The Chrono Trigger example works because it's repeatable: you can get every level of the reward. If you don't have some regulatory mechanism, a scaling treasure can easily generate perverse incentive, e.g., for players to not do the task because they don't really need the reward yet and don't want to miss out on the better, later version. If it's something important or unique and they didn't know ahead of time, they might even get irritated that they got locked into a sub-optimal version. (This was a problem with vanilla Oblivion, for example.)
I have an accessory that I give out pretty early in the game for if a secret area is found (player can revisit and find it later) that increases the wearer's MP based on the number of times they've used their special ability in battle. That way, even though they can get it at the beginning, it won't have any great effect until later on. So it's a sweet thing to find, but there's no punishment for getting it whenever.
Max McGee
with sorrow down past the fence
9159
"The problem is, that isn't how players think. Players don't go through games checking every single drawer, box, table, etc... just on the off-chance that there might be something there. What they do is identify places where they've been conditioned to check, and check those places. If there are a hundred desks in your game, and a key is hidden in exactly one of them, and there is no indication that a key is hidden there, the player won't know to check there.

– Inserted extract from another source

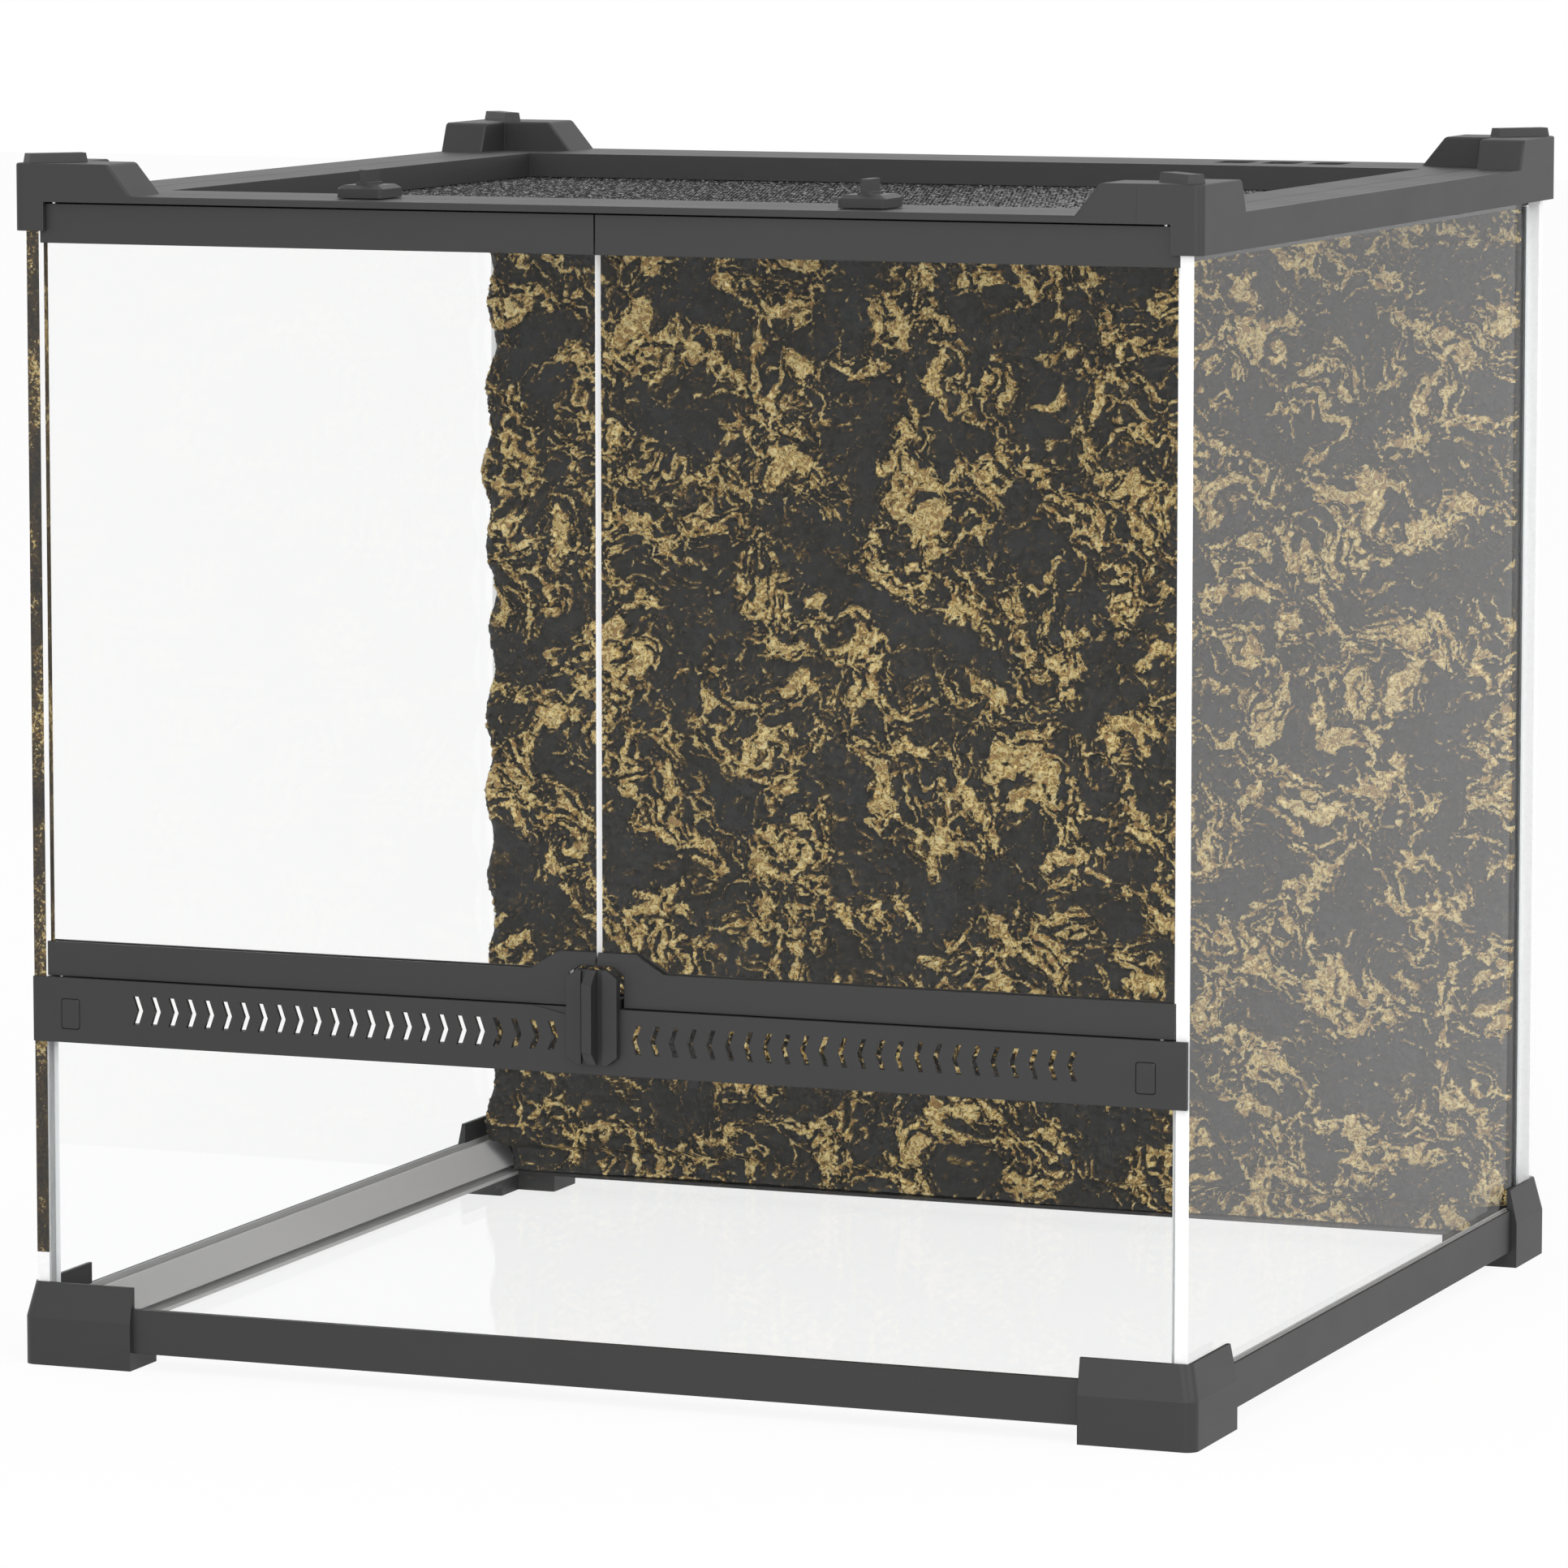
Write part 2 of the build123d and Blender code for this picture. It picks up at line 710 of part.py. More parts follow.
# ---------------------------------------------------------------- doors


def door_strip_top(side):
    """The channel along the top of a door."""
    inner = side * door_split / 2
    outer = side * door_outer
    bottom = door_top - door_top_strip
    with BuildPart() as strip:
        block(inner, outer, door_y0, door_y1, bottom, door_top)
        block(0, side * frame_half, door_glass_y0, door_glass_y1,
              bottom, door_top - strip_web_top, Mode.SUBTRACT)
        web_bottom = door_top - strip_web_top
        post_z(side * hinge_x, hinge_place, pin_radius + pin_press, web_bottom, door_top, Mode.SUBTRACT)
    finish(strip, f"door_strip_top_{hand(side)}")


def door_strip_bottom(side):
    """The channel along the bottom of a door, with its grip tab and the notch round the latch."""
    inner = side * door_split / 2
    outer = side * door_outer
    with BuildPart() as strip:
        block(inner, outer, door_y0, door_y1, door_bottom, tab_foot)
        tab = [
            (inner, tab_foot),
            (side * tab_base, tab_foot),
            (side * tab_crown, tab_top),
            (inner, tab_top),
        ]
        prism_y(tab, door_y0, door_y1)
        block(0, side * frame_half, door_glass_y0, door_glass_y1,
              door_bottom + strip_web_bottom, tab_top, Mode.SUBTRACT)
        for low_y, high_y in ((door_y0, door_glass_y0), (door_y1, door_glass_y1)):
            bevel = [(low_y, tab_top - tab_bevel), (high_y, tab_top), (low_y, tab_top)]
            prism_x(bevel, inner, side * tab_base, Mode.SUBTRACT)
        notch = [
            (0, door_bottom),
            (side * notch_half, door_bottom),
            (side * notch_half, notch_top - latch_cut_z),
            (side * (notch_half - latch_cut_x), notch_top),
            (0, notch_top),
        ]
        prism_y(notch, door_y0, door_y1, Mode.SUBTRACT)
        pin_z = door_bottom + strip_web_bottom
        post_z(side * hinge_x, hinge_place, pin_radius + pin_press, door_bottom, pin_z, Mode.SUBTRACT)
    finish(strip, f"door_strip_bottom_{hand(side)}")


def door_pane(side):
    """The glass of a door, with its lower free corner cut away for the latch."""
    bottom = door_bottom + strip_web_bottom
    top = door_top - strip_web_top
    with BuildPart() as pane:
        inner = side * door_glass_split / 2
        outer = side * (door_outer - door_glass_inset)
        block(inner, outer, door_glass_y0, door_glass_y1, bottom, top)
        nip = side * (notch_half + fit)
        block(0, nip, door_glass_y0, door_glass_y1, bottom, notch_top + fit, Mode.SUBTRACT)
    finish(pane, f"door_pane_{hand(side)}")


def hinge_pins(side):
    """The two pins on the door's axis."""
    upper_foot = door_top - strip_web_top
    with BuildPart() as upper:
        post_z(side * hinge_x, hinge_place, pin_radius, upper_foot, frame_floor + pin_upper_reach)
    finish(upper, f"hinge_pin_upper_{hand(side)}")
    lower_head = door_bottom + strip_web_bottom
    with BuildPart() as lower:
        post_z(side * hinge_x, hinge_place, pin_radius, vent_top - pin_lower_reach, lower_head)
    finish(lower, f"hinge_pin_lower_{hand(side)}")


for side in (-1, 1):
    door_strip_top(side)
    door_strip_bottom(side)
    door_pane(side)
    hinge_pins(side)

# ---------------------------------------------------------------- front latch

spindle_end = vent_y1 + fit + 2 * retainer_thick
with BuildPart() as latch:
    plate = octagon(0, latch_level, latch_width, latch_height, latch_cut_x, latch_cut_z)
    prism_y(plate, latch_face, latch_back)
    for side in (-1, 1):
        groove_x = side * ridge_width / 2
        block(groove_x, groove_x + side * groove_width, latch_face, latch_face + groove_depth,
              latch_level - latch_height, latch_level + latch_height, Mode.SUBTRACT)
    ridge_half = latch_height / 2
    crest = latch_face - ridge_height
    ridge = [
        (latch_face, latch_level - ridge_half),
        (crest, latch_level - ridge_half + ridge_height),
        (crest, latch_level + ridge_half - ridge_height),
        (latch_face, latch_level + ridge_half),
    ]
    prism_x(ridge, -ridge_width / 2, ridge_width / 2)
    post_y(0, latch_level, latch_spindle, latch_back, spindle_end)
finish(latch, "front_latch_knob")

with BuildPart() as retainer:
    retainer_y = vent_y1 + fit
    post_y(0, latch_level, retainer_radius, retainer_y, retainer_y + retainer_thick)
    post_y(0, latch_level, latch_spindle + pin_press, retainer_y, retainer_y + retainer_thick, Mode.SUBTRACT)
finish(retainer, "front_latch_retainer")

# ---------------------------------------------------------------- lid


def ring(half_x, y0, y1, wall, z0, z1):
    """A rectangular ring with its inside at half_x, y0 and y1."""
    block(-half_x - wall, half_x + wall, y0 - wall, y1 + wall, z0, z1)
    block(-half_x, half_x, y0, y1, z0, z1, Mode.SUBTRACT)


with BuildPart() as lid:
    ring(open_half, open_y0, open_y1, lid_flange, lid_bottom, lid_bottom + lid_flange_thick)
    block(-open_half - lid_wall, open_half + lid_wall, open_y0 - lid_wall,
          open_y1 + lid_wall, lid_bottom + lid_flange_thick, frame_top - lid_plate)
    block(-lid_half, lid_half, lid_y0, lid_y1, frame_top - lid_plate, frame_top)
    block(-open_half, open_half, open_y0, open_y1, lid_bottom, frame_top, Mode.SUBTRACT)
    for side in (-1, 1):
        hole = knob_spindle + pin_running
        post_z(side * knob_x, lid_y0 + knob_inset, hole, frame_top - lid_plate, frame_top, Mode.SUBTRACT)
finish(lid, "lid_frame")

mesh_half = open_half + lid_flange
with BuildPart() as mesh:
    pitch_x = (2 * open_half + mesh_bar) / mesh_across
    pitch_y = (open_y1 - open_y0 + mesh_bar) / mesh_along
    with BuildSketch(Plane.XY.offset(lid_bottom - mesh_thick)):
        with Locations((0, (open_y0 + open_y1) / 2)):
            Rectangle(2 * mesh_half, open_y1 - open_y0 + 2 * lid_flange)
            with GridLocations(pitch_x, pitch_y, mesh_across, mesh_along):
                Rectangle(pitch_x - mesh_bar, pitch_y - mesh_bar, mode=Mode.SUBTRACT)
    extrude(amount=mesh_thick)
finish(mesh, "lid_mesh")

with BuildPart() as mesh_ring:
    ring_top = lid_bottom - mesh_thick
    ring(open_half + retainer_step, open_y0 - retainer_step, open_y1 + retainer_step,
         retainer_width, ring_top - retainer_drop, ring_top)
finish(mesh_ring, "mesh_retainer")

for side in (-1, 1):
    knob_bottom = frame_top + fit
    knob_top = knob_bottom + knob_thick
    cam_top = frame_top - lid_plate - fit
    centre_x = side * knob_x
    centre_y = lid_y0 + knob_inset
    plate_y = centre_y - knob_forward
    outline = octagon(centre_x, plate_y, knob_width, knob_length, knob_cut, knob_cut)
    wall_top = knob_top - knob_crown
    with BuildPart() as knob:
        prism_z(outline, knob_bottom, wall_top)
        with BuildSketch(Plane.XY.offset(wall_top)) as crown:
            with BuildLine():
                Polyline(*outline, close=True)
            make_face()
        extrude(crown.sketch, amount=knob_crown, taper=crown_slope)
        half_foot = fin_thick / 2 + fin_foot
        half_fin = fin_length / 2
        block(centre_x - half_foot, centre_x + half_foot, plate_y - half_fin - fin_foot,
              plate_y + half_fin + fin_foot, knob_top, knob_top + fin_foot)
        block(centre_x - fin_thick / 2, centre_x + fin_thick / 2, plate_y - half_fin,
              plate_y + half_fin, knob_top, knob_top + fin_height)
        post_z(centre_x, centre_y, knob_spindle, cam_top - cam_thick, knob_bottom)
    finish(knob, f"lid_knob_{hand(side)}")
    with BuildPart() as cam:
        prism_z(octagon(centre_x, centre_y, cam_length, cam_width, fin_thick, fin_thick),
                cam_top - cam_thick, cam_top)
        bore = knob_spindle + pin_press
        post_z(centre_x, centre_y, bore, cam_top - cam_thick, cam_top, Mode.SUBTRACT)
    finish(cam, f"lid_cam_{hand(side)}")

# ---------------------------------------------------------------- backdrop

backdrop_y1 = rear_inner - fit
backdrop_y0 = backdrop_y1 - backdrop_thick
backdrop_half = glass_inner - 2 * fit
backdrop_top = flange_bottom - fit
rail_crest = floor_z0 + base_web_height - base_sole + fit


def torn_edge():
    """The torn left edge of the backdrop: two waves added, as (x, z) points from the floor up."""
    edge = []
    for number in range(backdrop_points):
        share = number / (backdrop_points - 1)
        z = floor_z1 + share * (backdrop_top - floor_z1)
        turn = 2 * math.pi * share
        wave = math.sin(backdrop_swells * turn - 1) + math.sin(backdrop_ripples * turn)
        edge.append((backdrop_wave * (2 + wave) - backdrop_half, z))
    return edge


def rock_point(column, row):
    """A corner of the rock face's facets: crossed swells that lean over each other."""
    across = column / rock_columns
    up = row / rock_rows
    turn_x = 2 * math.pi * rock_turns_x * across
    turn_z = 2 * math.pi * rock_turns_z * up
    first = math.sin(turn_x + rock_bend * math.sin(turn_z))
    second = math.sin(turn_z + rock_bend * math.sin(0.5 * turn_x + 1))
    return (
        (2 * across - 1) * glass_inner,
        backdrop_y0 + rock_depth * (2 - first - second) / 4,
        floor_z1 + up * (backdrop_top - floor_z1),
    )


def rock_slab():
    """A slab with the faceted rock face in front and a flat back, as wide as the glass allows."""
    facets = []
    for column in range(rock_columns):
        for row in range(rock_rows):
            low = rock_point(column, row)
            beside = rock_point(column + 1, row)
            above = rock_point(column, row + 1)
            across = rock_point(column + 1, row + 1)
            facets.append(Face(Wire.make_polygon([low, beside, across])))
            facets.append(Face(Wire.make_polygon([low, across, above])))
    for row in (0, rock_rows):
        line = [rock_point(column, row) for column in range(rock_columns + 1)]
        ends = [(x, backdrop_y1, line[0][2]) for x in (glass_inner, -glass_inner)]
        facets.append(Face(Wire.make_polygon(line + ends)))
    for column in (0, rock_columns):
        line = [rock_point(column, row) for row in range(rock_rows + 1)]
        ends = [(line[0][0], backdrop_y1, z) for z in (backdrop_top, floor_z1)]
        facets.append(Face(Wire.make_polygon(line + ends)))
    corners = [(-1, floor_z1), (1, floor_z1), (1, backdrop_top), (-1, backdrop_top)]
    facets.append(Face(Wire.make_polygon([(x * glass_inner, backdrop_y1, z) for x, z in corners])))
    return Solid(Shell(facets))


with BuildPart() as backdrop:
    with BuildSketch(Plane.XZ.offset(-backdrop_y0)):
        with BuildLine():
            left = torn_edge()
            Spline(*left)
            Polyline(left[0], (backdrop_half, floor_z1), (backdrop_half, backdrop_top), left[-1])
        make_face()
    extrude(amount=backdrop_y0 - backdrop_y1)
    add(rock_slab(), mode=Mode.INTERSECT)
    for side in (-1, 1):
        heel = [
            (side * glass_inner, backdrop_y1),
            (side * glass_inner, backdrop_y1 - backdrop_cut),
            (side * (glass_inner - backdrop_cut), backdrop_y1),
        ]
        prism_z(heel, floor_z1, backdrop_top, Mode.SUBTRACT)
        lip_x = side * (base_half - base_lip_in - fit)
        block(lip_x, side * glass_half, backdrop_y0, backdrop_y1, floor_z1, rail_crest, Mode.SUBTRACT)
    lip_y = base_y1 - base_lip_in - fit
    block(-glass_half, glass_half, lip_y, backdrop_y1, floor_z1, rail_crest, Mode.SUBTRACT)
finish(backdrop, "backdrop")
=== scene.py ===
import math

import bpy
import numpy as np
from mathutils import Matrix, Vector


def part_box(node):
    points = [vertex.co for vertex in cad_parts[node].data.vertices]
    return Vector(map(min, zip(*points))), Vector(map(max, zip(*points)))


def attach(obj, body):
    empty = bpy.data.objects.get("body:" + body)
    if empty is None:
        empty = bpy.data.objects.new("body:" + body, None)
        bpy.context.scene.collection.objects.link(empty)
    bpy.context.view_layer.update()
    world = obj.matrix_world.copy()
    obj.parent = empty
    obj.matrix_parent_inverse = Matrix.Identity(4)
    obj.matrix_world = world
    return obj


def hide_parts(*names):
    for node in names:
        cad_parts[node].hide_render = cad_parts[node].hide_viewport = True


# The looks of a front-opening glass terrarium. Metres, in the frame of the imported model:
# +X to the right, -Y out of the doors, +Z up. Sizes named _mm are millimetres.

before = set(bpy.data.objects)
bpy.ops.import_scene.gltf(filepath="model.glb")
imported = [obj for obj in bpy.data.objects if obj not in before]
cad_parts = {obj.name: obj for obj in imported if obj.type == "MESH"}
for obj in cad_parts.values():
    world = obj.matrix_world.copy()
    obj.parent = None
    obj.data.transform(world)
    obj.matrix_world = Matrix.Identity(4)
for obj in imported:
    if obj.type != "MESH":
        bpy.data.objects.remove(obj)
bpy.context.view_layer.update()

MM = 0.001

# ---------------------------------------------------------------- camera

camera_place = (1.15303, -2.95279, 0.58518)
camera_down = 6.862        # degrees below the horizon
camera_turn = 21.509       # degrees from looking along +Y
camera_lens = 190.83
camera_sensor = 36.0


def make_camera():
    """The photograph's view."""
    data = bpy.data.cameras.new("camera")
    data.lens = camera_lens
    data.sensor_width = camera_sensor
    data.clip_start = 0.05
    data.clip_end = 60
    camera = bpy.data.objects.new("camera", data)
    camera.location = camera_place
    camera.rotation_euler = (math.radians(90 - camera_down), 0, math.radians(camera_turn))
    bpy.context.scene.collection.objects.link(camera)
    bpy.context.scene.camera = camera


# ---------------------------------------------------------------- node helpers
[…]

The key will never be found. "

Want to hear something weird? I have observed maybe five or so people play my games first hand, and the weird thing is most of them DO go ahead and check every single drawer, box, table, etc. in the game, regardless of in-game cues as to what can and cannot contain treasure/useful information. I am also of the check everything philosophy when playing games. So I don't think this generalization about how players think is particularly accurate.
Stop plugging your games everywhere.
@Karusuman: But he didn't even say the name.